[Start of Dataset extract]

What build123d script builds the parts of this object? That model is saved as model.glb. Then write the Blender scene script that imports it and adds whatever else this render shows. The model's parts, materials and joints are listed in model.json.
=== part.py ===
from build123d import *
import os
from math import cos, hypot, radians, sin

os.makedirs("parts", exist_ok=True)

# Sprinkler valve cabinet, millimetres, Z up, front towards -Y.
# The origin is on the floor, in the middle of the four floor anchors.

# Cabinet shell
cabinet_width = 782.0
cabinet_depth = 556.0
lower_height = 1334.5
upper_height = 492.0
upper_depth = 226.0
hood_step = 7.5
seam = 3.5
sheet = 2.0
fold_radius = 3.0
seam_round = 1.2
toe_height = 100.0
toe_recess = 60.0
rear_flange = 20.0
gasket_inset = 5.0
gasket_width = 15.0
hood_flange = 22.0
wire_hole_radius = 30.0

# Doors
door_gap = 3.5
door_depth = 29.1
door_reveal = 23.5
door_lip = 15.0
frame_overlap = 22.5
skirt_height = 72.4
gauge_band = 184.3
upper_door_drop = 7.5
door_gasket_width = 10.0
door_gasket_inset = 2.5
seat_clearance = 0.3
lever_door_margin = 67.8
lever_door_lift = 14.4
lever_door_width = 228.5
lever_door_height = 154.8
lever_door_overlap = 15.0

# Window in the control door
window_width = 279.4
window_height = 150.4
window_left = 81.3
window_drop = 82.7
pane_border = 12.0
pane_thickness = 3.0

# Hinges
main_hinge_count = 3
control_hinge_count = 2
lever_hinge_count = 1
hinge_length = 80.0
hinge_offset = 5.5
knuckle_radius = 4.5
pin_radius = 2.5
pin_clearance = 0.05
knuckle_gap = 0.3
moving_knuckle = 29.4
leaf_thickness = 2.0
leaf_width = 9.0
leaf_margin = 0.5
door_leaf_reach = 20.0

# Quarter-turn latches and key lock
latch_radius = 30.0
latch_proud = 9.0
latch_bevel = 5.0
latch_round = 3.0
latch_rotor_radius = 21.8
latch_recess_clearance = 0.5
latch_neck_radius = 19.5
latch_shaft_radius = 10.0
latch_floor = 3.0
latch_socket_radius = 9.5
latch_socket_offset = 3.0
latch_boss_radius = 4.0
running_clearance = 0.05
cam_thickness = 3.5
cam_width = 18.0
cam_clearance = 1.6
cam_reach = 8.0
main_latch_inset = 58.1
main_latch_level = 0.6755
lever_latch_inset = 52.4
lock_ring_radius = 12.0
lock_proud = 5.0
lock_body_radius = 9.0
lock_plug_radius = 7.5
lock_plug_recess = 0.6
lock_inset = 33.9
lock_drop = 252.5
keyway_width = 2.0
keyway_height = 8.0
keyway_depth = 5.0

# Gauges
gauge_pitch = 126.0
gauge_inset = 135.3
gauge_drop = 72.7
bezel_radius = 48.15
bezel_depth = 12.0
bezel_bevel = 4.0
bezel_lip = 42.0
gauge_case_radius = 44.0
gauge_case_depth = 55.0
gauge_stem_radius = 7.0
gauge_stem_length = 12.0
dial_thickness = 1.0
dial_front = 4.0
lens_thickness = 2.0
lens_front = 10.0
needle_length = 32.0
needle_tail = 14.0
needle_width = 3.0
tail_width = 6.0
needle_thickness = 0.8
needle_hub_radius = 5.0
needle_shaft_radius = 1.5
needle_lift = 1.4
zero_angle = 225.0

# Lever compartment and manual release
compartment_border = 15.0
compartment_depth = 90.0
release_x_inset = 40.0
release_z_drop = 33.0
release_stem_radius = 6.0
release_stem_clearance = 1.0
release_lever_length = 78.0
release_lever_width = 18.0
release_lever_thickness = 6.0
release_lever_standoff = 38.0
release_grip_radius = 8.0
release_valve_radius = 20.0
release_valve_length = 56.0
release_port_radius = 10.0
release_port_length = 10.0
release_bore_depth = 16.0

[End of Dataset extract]

#### [Problem statement]
Extract the listing in its entirety and repeat it exactly.

#### [Reply to the task]
What build123d script builds the parts of this object? That model is saved as model.glb. Then write the Blender scene script that imports it and adds whatever else this render shows. The model's parts, materials and joints are listed in model.json.
=== part.py ===
from build123d import *
import os
from math import cos, hypot, radians, sin

os.makedirs("parts", exist_ok=True)

# Sprinkler valve cabinet, millimetres, Z up, front towards -Y.
# The origin is on the floor, in the middle of the four floor anchors.

# Cabinet shell
cabinet_width = 782.0
cabinet_depth = 556.0
lower_height = 1334.5
upper_height = 492.0
upper_depth = 226.0
hood_step = 7.5
seam = 3.5
sheet = 2.0
fold_radius = 3.0
seam_round = 1.2
toe_height = 100.0
toe_recess = 60.0
rear_flange = 20.0
gasket_inset = 5.0
gasket_width = 15.0
hood_flange = 22.0
wire_hole_radius = 30.0

# Doors
door_gap = 3.5
door_depth = 29.1
door_reveal = 23.5
door_lip = 15.0
frame_overlap = 22.5
skirt_height = 72.4
gauge_band = 184.3
upper_door_drop = 7.5
door_gasket_width = 10.0
door_gasket_inset = 2.5
seat_clearance = 0.3
lever_door_margin = 67.8
lever_door_lift = 14.4
lever_door_width = 228.5
lever_door_height = 154.8
lever_door_overlap = 15.0

# Window in the control door
window_width = 279.4
window_height = 150.4
window_left = 81.3
window_drop = 82.7
pane_border = 12.0
pane_thickness = 3.0

# Hinges
main_hinge_count = 3
control_hinge_count = 2
lever_hinge_count = 1
hinge_length = 80.0
hinge_offset = 5.5
knuckle_radius = 4.5
pin_radius = 2.5
pin_clearance = 0.05
knuckle_gap = 0.3
moving_knuckle = 29.4
leaf_thickness = 2.0
leaf_width = 9.0
leaf_margin = 0.5
door_leaf_reach = 20.0

# Quarter-turn latches and key lock
latch_radius = 30.0
latch_proud = 9.0
latch_bevel = 5.0
latch_round = 3.0
latch_rotor_radius = 21.8
latch_recess_clearance = 0.5
latch_neck_radius = 19.5
latch_shaft_radius = 10.0
latch_floor = 3.0
latch_socket_radius = 9.5
latch_socket_offset = 3.0
latch_boss_radius = 4.0
running_clearance = 0.05
cam_thickness = 3.5
cam_width = 18.0
cam_clearance = 1.6
cam_reach = 8.0
main_latch_inset = 58.1
main_latch_level = 0.6755
lever_latch_inset = 52.4
lock_ring_radius = 12.0
lock_proud = 5.0
lock_body_radius = 9.0
lock_plug_radius = 7.5
lock_plug_recess = 0.6
lock_inset = 33.9
lock_drop = 252.5
keyway_width = 2.0
keyway_height = 8.0
keyway_depth = 5.0

# Gauges
gauge_pitch = 126.0
gauge_inset = 135.3
gauge_drop = 72.7
bezel_radius = 48.15
bezel_depth = 12.0
bezel_bevel = 4.0
bezel_lip = 42.0
gauge_case_radius = 44.0
gauge_case_depth = 55.0
gauge_stem_radius = 7.0
gauge_stem_length = 12.0
dial_thickness = 1.0
dial_front = 4.0
lens_thickness = 2.0
lens_front = 10.0
needle_length = 32.0
needle_tail = 14.0
needle_width = 3.0
tail_width = 6.0
needle_thickness = 0.8
needle_hub_radius = 5.0
needle_shaft_radius = 1.5
needle_lift = 1.4
zero_angle = 225.0

# Lever compartment and manual release
compartment_border = 15.0
compartment_depth = 90.0
release_x_inset = 40.0
release_z_drop = 33.0
release_stem_radius = 6.0
release_stem_clearance = 1.0
release_lever_length = 78.0
release_lever_width = 18.0
release_lever_thickness = 6.0
release_lever_standoff = 38.0
release_grip_radius = 8.0
release_valve_radius = 20.0
release_valve_length = 56.0
release_port_radius = 10.0
release_port_length = 10.0
release_bore_depth = 16.0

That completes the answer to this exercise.